Characterization of mechanical discontinuities based on data-driven classification of compressional-wave travel times

Abstract

Wave propagation and diffusive transport phenomena are influenced by the mechanical discontinuities in material. This study shows that certain bulk properties of the network of low-velocity mechanical discontinuities (e.g. air-filled cracks) in a material can be characterized by processing compressional-wave travel times using traditional data-driven classification techniques. To that end, we perform three tasks in chronological order: (1) use the discrete fracture network (DFN) method to create two-dimensional (2D) numerical models of crack-bearing material embedded with various types of low-velocity mechanical discontinuities, (2) use the fast marching method (FMM) to simulate the propagation of the wave/diffusion front from a single source through the 2D crack-bearing material to multiple receivers placed on the boundary of the material, and (3) train 9 data-driven classifiers to characterize the crack-bearing materials (i.e. bulk properties of the network of mechanical discontinuities in the crack-bearing material) by learning from the simulations of travel times detected by multiple receivers placed around the crack-bearing material.
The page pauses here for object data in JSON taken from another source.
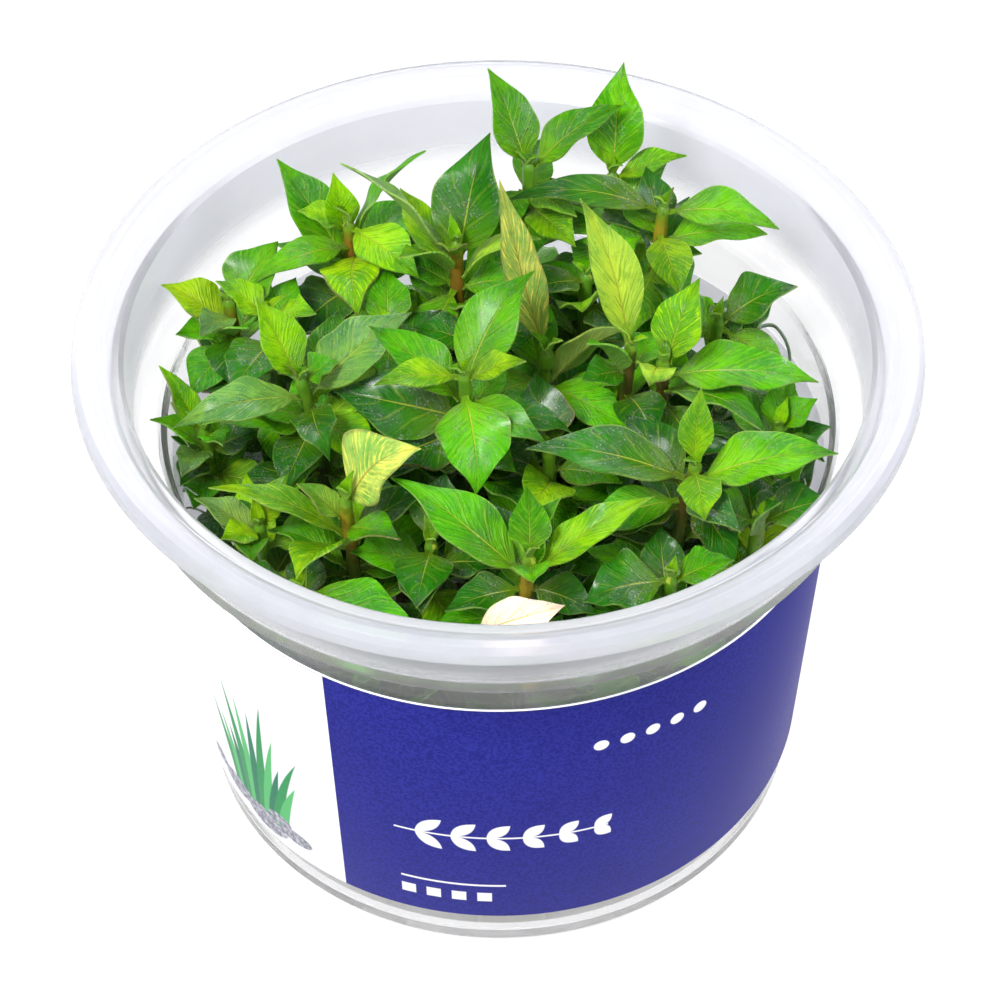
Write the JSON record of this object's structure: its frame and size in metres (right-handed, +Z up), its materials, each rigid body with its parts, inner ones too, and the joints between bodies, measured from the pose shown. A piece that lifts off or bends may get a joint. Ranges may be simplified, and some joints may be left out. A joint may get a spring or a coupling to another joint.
{
  "type": "potted aquarium foreground plant",
  "caption": "Small leafy aquarium foreground plant: upright shoots with opposite pointed leaves, growing in gel in a translucent plastic cup with a wide lip and a printed label band.",
  "frame": {"origin": "centre of the cup's flat underside, on the surface it stands on", "axes": "+Z up along the cup's axis; -Y towards the viewer of the picture; +X to the viewer's right"},
  "size_m": [0.1028, 0.1028, 0.087],
  "materials": {
    "cup_plastic": "translucent milky polypropylene, smooth with fine turned streaks on the lip",
    "label_film": "satin printed film, navy with one white panel",
    "growth_gel": "wet pale nutrient gel",
    "shoot_green": "fresh green leaves and stems, satin with wet highlights",
    "leaf_green": "fresh green leaf, satin, paler midrib",
    "leaf_dark": "dark green leaf, glossy and wet",
    "leaf_young": "young yellow-green leaf, soft satin",
    "leaf_yellow": "yellowing leaf, matt, veins paler",
    "leaf_bleached": "bleached dead leaf, matt and papery"
  },
  "bodies": {
    "root": {"growth_gel": "growth_gel", "label": "label_film", "leaf_back_dark": "leaf_dark", "leaf_back_left": "leaf_green", "leaf_back_right": "leaf_green", "leaf_back_right_arching": "leaf_dark", "leaf_back_slender": "leaf_green", "leaf_bleached": "leaf_bleached", "leaf_centre_front": "leaf_green", "leaf_centre_rear": "leaf_green", "leaf_crumpled_yellow": "leaf_yellow", "leaf_dark_glossy": "leaf_dark", "leaf_dark_upright": "leaf_dark", "leaf_front_left": "leaf_green", "leaf_left_arching": "leaf_green", "leaf_left_broad": "leaf_green", "leaf_left_upright": "leaf_young", "leaf_long_dark": "leaf_dark", "leaf_long_yellow": "leaf_yellow", "leaf_pale_tall": "leaf_yellow", "leaf_peak_left": "leaf_green", "leaf_peak_middle": "leaf_green", "leaf_peak_right": "leaf_green", "leaf_right_broad": "leaf_green", "leaf_right_dark": "leaf_dark", "leaf_right_front": "leaf_green", "leaf_rim_front": "leaf_green", "leaf_slender": "leaf_young", "leaf_underside": "leaf_green", "leaf_young_lance": "leaf_young", "pot": "cup_plastic", "shoot_back": "shoot_green", "shoot_back_left": "shoot_green", "shoot_centre": "shoot_green", "shoot_far_left": "shoot_green", "shoot_far_right": "shoot_green", "shoot_front": "shoot_green", "shoot_front_left": "shoot_green", "shoot_front_right": "shoot_green", "shoot_inner": "shoot_green", "shoot_inner_back": "shoot_green", "shoot_inner_front": "shoot_green", "shoot_inner_left": "shoot_green", "shoot_inner_rear_left": "shoot_green", "shoot_left": "shoot_green", "shoot_left_edge": "shoot_green", "shoot_low_middle": "shoot_green", "shoot_middle": "shoot_green", "shoot_middle_right": "shoot_green", "shoot_peak_left": "shoot_green", "shoot_peak_right": "shoot_green", "shoot_right": "shoot_green", "shoot_right_back": "shoot_green", "shoot_right_edge": "shoot_green", "shoot_right_rear": "shoot_green", "shoot_rim_left": "shoot_green", "shoot_slim": "shoot_green", "shoot_tall": "shoot_green"}
  },
  "joints": []
}
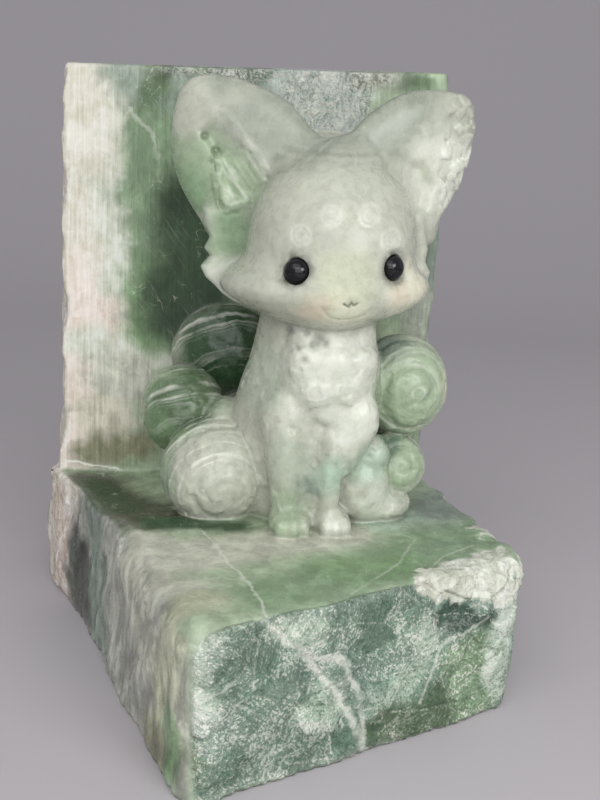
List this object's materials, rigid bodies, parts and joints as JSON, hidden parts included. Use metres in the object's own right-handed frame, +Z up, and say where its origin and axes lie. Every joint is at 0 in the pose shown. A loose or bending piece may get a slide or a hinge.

The classifiers identified the orientation, spatial distribution, and dispersion of the low-velocity mechanical discontinuities. Voting classifier performs the best among the 9 classifiers. For the characterization of bulk dispersion and distribution of discontinuities, the sensors located on the adjacent boundaries are more important; whereas for the characterization of bulk orientation of discontinuities, the sensors located on the opposite side are more important.